CAA-Quebec's annual survey of its members' vacation plans reveals that only 63% of respondents intend to take holidays this summer, compared to 80% in 2010. The figure is also 7% lower than the 2011 findings.
In addition, when the survey was conducted in mid-May, 20% still did not know whether they would be going away this summer; this is a significant 6% increase over the number of undecided respondents in 2011.
Highlights of the 2012 survey include the finding that more respondents who will be going on holiday - 23%, compared to 15% last year - will be taking only a few days off.
The popularity of the traditional two-week holiday has dropped a significant 10%, from 34% last year to only 24% of respondents this year. According to the survey, 16% of respondents will be holidaying for three weeks, while 12% will be away for four weeks or longer; these lengths of time have remained as popular as in previous years.
Destinations and accommodation
More than half - 55% - of the respondents who said they will be vacationing this summer indicated that
they will stay in Quebec. Other Canadian provinces (15%), the East Coast of the U.S. (10%) and Florida (3%) also remain popular destinations. The proportion of respondents opting to vacation in these destinations outside Quebec has not changed significantly from previous years. The type of accommodation booked, however, has changed slightly. While hotels, motels and inns remain very popular, with 35% of respondents opting for those types of accommodation (unchanged from last year), the proportion who plan to stay with friends or relatives has increased from 18% in 2011 to 25% in 2012. This change could be due to the fact that the number of people opting to camp has declined 7%, from 21% in 2011 to 14% this year.

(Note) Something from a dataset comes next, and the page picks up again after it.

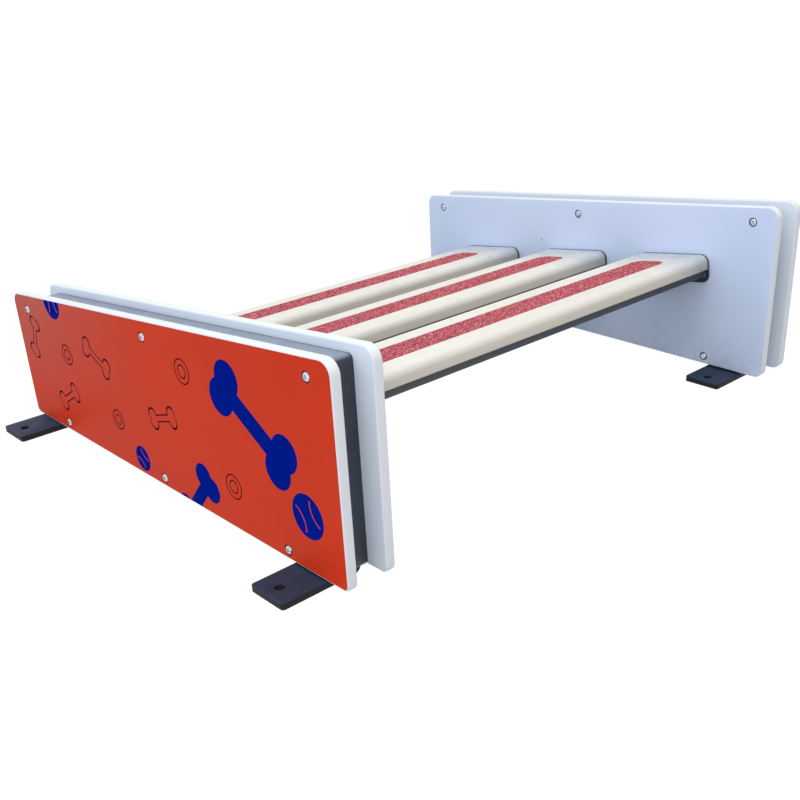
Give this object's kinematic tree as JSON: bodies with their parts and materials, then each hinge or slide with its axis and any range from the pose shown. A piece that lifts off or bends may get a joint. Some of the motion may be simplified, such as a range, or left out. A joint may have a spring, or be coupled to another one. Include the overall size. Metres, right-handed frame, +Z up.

Budgets, parity of the Canadian dollar and holidays in the United States
Like last year, the vast majority of vacationers - 70% - plan to spend less than $2,000 on their holidays. The budget will be lower for 20% of respondents, unchanged for 53% and higher for 23%; these figures are virtually the same as those for the past two years. However, the survey sought to determine whether the Canadian dollar being near par with its U.S. counterpart is an incentive for Quebecers to travel to the U.S. According to the survey, the answer is no! On the contrary: last year, 32% of respondents stated that the strength of the dollar would certainly or probably influence their plans to travel to the United States while the percentage of respondents who answered the same this year was down to only 21%. Thus, 63% of respondents answered that this factor will probably or definitely not impact their choice of destination.
What about gas prices?
Because a very sizeable proportion of respondents (75%) who plan to go on holiday will be driving, will gas prices have an impact on travel plans? For 42% of respondents, the answer is yes; however, this is down from 55% last year when gas prices were only very slightly higher at the same time. Thus, higher gas prices will have different impacts on travellers: 45% will holiday closer to home, 17% will cut back on entertainment and 15% will eat fewer meals in restaurants... all these statistics are slightly lower than those recorded last year.
Changing habits to cut back on fuel costs
Generally speaking, 74% of respondents are planning their travel better, 65% are driving slower and 12% are using public transportation more. Because respondents could tick more than one answer for this question, it can be concluded that these motorists are applying more than one good driving practice to offset rising gas prices.
It is worth noting that 4% of respondents who have not changed their habits feel that pump prices are not sufficiently high to have an impact on their behaviour.
This electronic survey of CAA-Québec members' vacation plans was conducted between May 1 and May 22 among respondents from a representative sample of CAA-Quebec members.